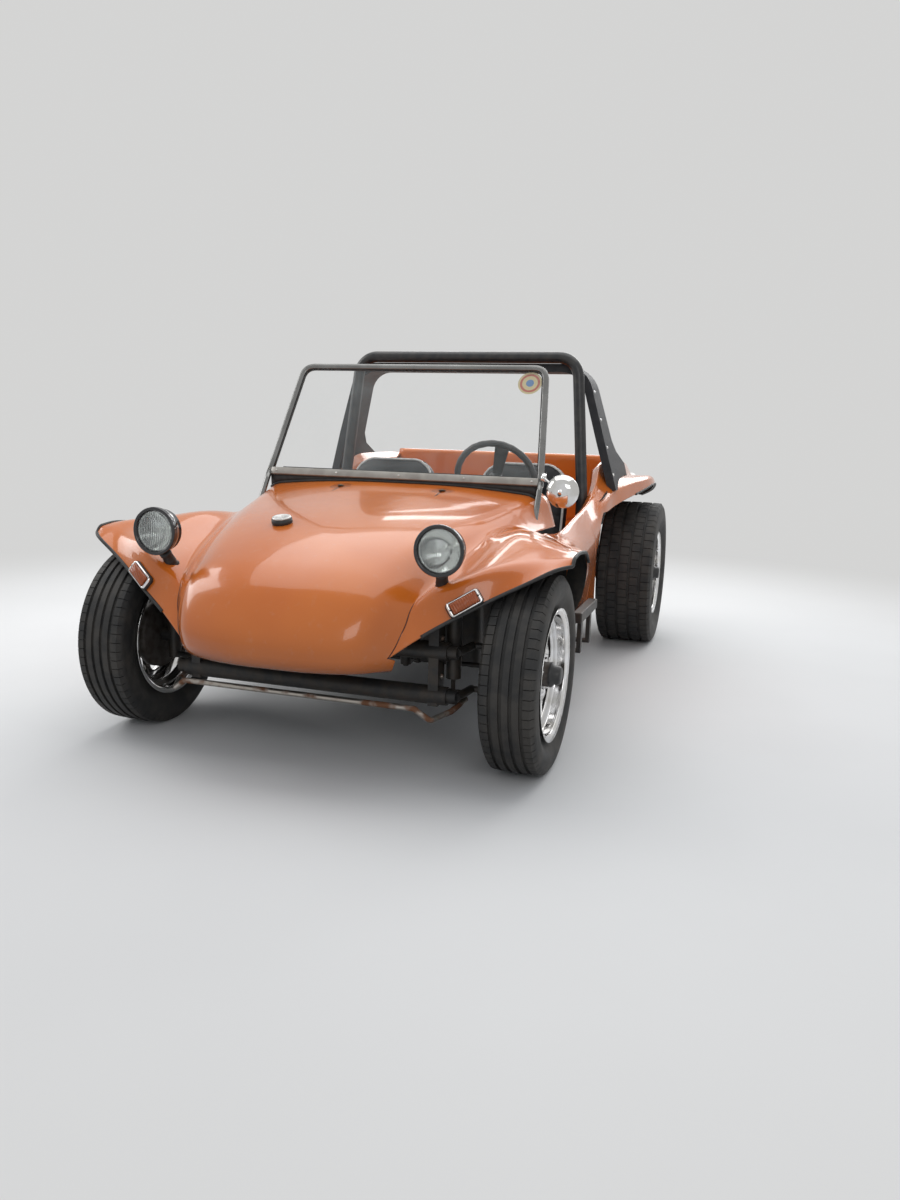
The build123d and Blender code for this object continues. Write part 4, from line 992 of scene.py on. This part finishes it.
# Seats: two low bucket seats, each a foam cushion and back in black grained vinyl with sewn
# channels and white piping round the back, on steel runners bolted to the floor
SEAT_X, SEAT_YS, SEAT_ZS, SEAT_CORNER_STEPS = 0.31, (0.85, 1.29), (0.262, 0.426), 12
BACK_FOOT, BACK_LEAN, BACK_TALL, BACK_THICK = (1.24, 0.38), radians(14), 0.54, 0.11
CUSHION_CHANNELS, BACK_CHANNELS = (-0.105, -0.035, 0.035, 0.105), (-0.098, -0.033, 0.033, 0.098)
CHANNEL_END, CHANNEL_HALF, CHANNEL_DEPTH = 0.135, 0.007, 0.009  # END: a channel stops short of the edge
VOXEL, PRESSURE, CLOTH_STEPS, SEAM_HALF = 0.0065, 4.0, 20, 0.004
RUNNER, RUNNER_TALL, RUNNER_AT = (0.03, 0.36, 0.003), 0.0215, (0.165, 1.08, 0.2403)
vinyl = Shader("seat_vinyl", (0.017, 0.018, 0.019))
speck = vinyl.noise(260.0, 2.0).step(0.58, 0.72)
vinyl.set(Base_Color=vinyl.mix(speck * 0.25, (0.012, 0.013, 0.015), (0.07, 0.07, 0.07)),
          Roughness=vinyl.noise(18.0, 4.0) * 0.2 + 0.4, Specular_IOR_Level=0.35)
vinyl.bump(vinyl.cells(520.0) * 0.6 + vinyl.noise(34.0) * 0.8, 0.0007)
white_piping = grained("white_piping", (0.66, 0.65, 0.61), (0.48, 0.46, 0.42), 0.45, 60.0, bump=0.0002)


def evaluated(made):
    """The object's mesh with its modifiers applied; they are then taken off."""
    mesh = bpy.data.meshes.new_from_object(made.evaluated_get(bpy.context.evaluated_depsgraph_get()))
    made.modifiers.clear()
    return mesh


def mesh_points(mesh):
    flat = np.empty(len(mesh.vertices) * 3)
    mesh.vertices.foreach_get("co", flat)
    return flat.reshape(-1, 3)


def padding(grid, channels, cap):
    """A sewn pad blown out from its grid: remeshed, filled by cloth pressure, held at its channels.

    Points near a channel stay pinned and sink by a bell curve; no point moves by more than the cap.
    """
    made = linked("pad_form", plain_mesh("pad_form", *joined([grid])))
    weld(made, 0.0002)
    remesh = made.modifiers.new("skin", "REMESH")
    remesh.mode, remesh.voxel_size, remesh.use_smooth_shade = "VOXEL", VOXEL, True
    made.data = skin = evaluated(made)
    flat = mesh_points(skin)
    low, high = flat.min(0), flat.max(0)
    tall = high[2] - low[2]
    front = np.clip((flat[:, 2] - low[2] - 0.6 * tall) / (0.25 * tall), 0, 1)
    off = np.min([np.abs(flat[:, 0] - x) for x in channels], axis=0)
    edge = (high[1] - low[1]) / 2 - np.abs(flat[:, 1] - (low[1] + high[1]) / 2)
    inside = np.clip((edge - CHANNEL_END) / 0.03, 0, 1)
    flat[:, 2] -= CHANNEL_DEPTH * np.exp(-(off / CHANNEL_HALF) ** 2) * front * inside
    skin.vertices.foreach_set("co", flat.ravel())
    held = ((off < SEAM_HALF) & (front > 0.5) & (inside > 0.2)) | (flat[:, 2] < low[2] + 0.012)
    pins = made.vertex_groups.new(name="held")
    pins.add(np.flatnonzero(held).tolist(), 1.0, "REPLACE")
    cloth = made.modifiers.new("foam", "CLOTH").settings
    cloth.quality, cloth.effector_weights.gravity, cloth.vertex_group_mass = 5, 0.0, "held"
    cloth.use_pressure, cloth.uniform_pressure_force = True, PRESSURE
    for step in range(1, CLOTH_STEPS + 1):
        bpy.context.scene.frame_set(step)
    way = mesh_points(evaluated(made)) - flat
    length = np.linalg.norm(way, axis=1)[:, None]
    flat = flat + way * np.minimum(1, cap / np.maximum(length, 1e-9))
    bpy.context.scene.frame_set(1)
    quads = [tuple(p.vertices) for p in skin.polygons]
    bpy.data.objects.remove(made)
    return flat, quads


def pad_piece(name, points, faces, node):
    """A vinyl pad from its sewn shape that stands for a seat of the model."""
    made = piece(name, (points, faces), vinyl)
    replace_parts(made, node)


cushion_tall = SEAT_ZS[1] - SEAT_ZS[0] - 0.016
cushion_levels = ((0, None), (0, 0.03), (0, 0.006), (0.012, 0), (cushion_tall - 0.03, 0),
                  (cushion_tall - 0.01, 0.01), (cushion_tall, 0.034), (cushion_tall, 0.1),
                  (cushion_tall, None))
back_levels = ((0, None), (0, 0.06), (0.004, 0.016), (0.02, 0.002), (0.04, 0), (0.07, 0), (0.086, 0.012),
               (0.094, 0.036), (0.094, 0.1), (0.094, None))
back_size = (0.392, BACK_TALL - 0.01, 0.105)
cushion = plate((0.396, SEAT_YS[1] - SEAT_YS[0] - 0.15, 0.07), cushion_levels, steps=SEAT_CORNER_STEPS)
cushion_form = padding(cushion, CUSHION_CHANNELS, 0.01)
back_form = padding(plate(back_size, back_levels, steps=SEAT_CORNER_STEPS), BACK_CHANNELS, 0.009)
back_tree = BVHTree.FromPolygons(back_form[0].tolist(), back_form[1])
back_turn = np.array(((1, 0, 0), (0, sin(BACK_LEAN), cos(BACK_LEAN)), (0, -cos(BACK_LEAN), sin(BACK_LEAN))))
hits = [back_tree.find_nearest(Vector(p)) for p in plate(back_size, ((0.084, 0.002),), steps=24)[0]]
back_edge = np.array([np.array(hit[0]) + np.array(hit[1]) * 0.0012 for hit in hits])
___
• Directions for this task: Copy, from the material above, each line in which the string "scene" occurs.

• Answer to this exercise:
The build123d and Blender code for this object continues. Write part 4, from line 992 of scene.py on. This part finishes it.
        bpy.context.scene.frame_set(step)
    bpy.context.scene.frame_set(1)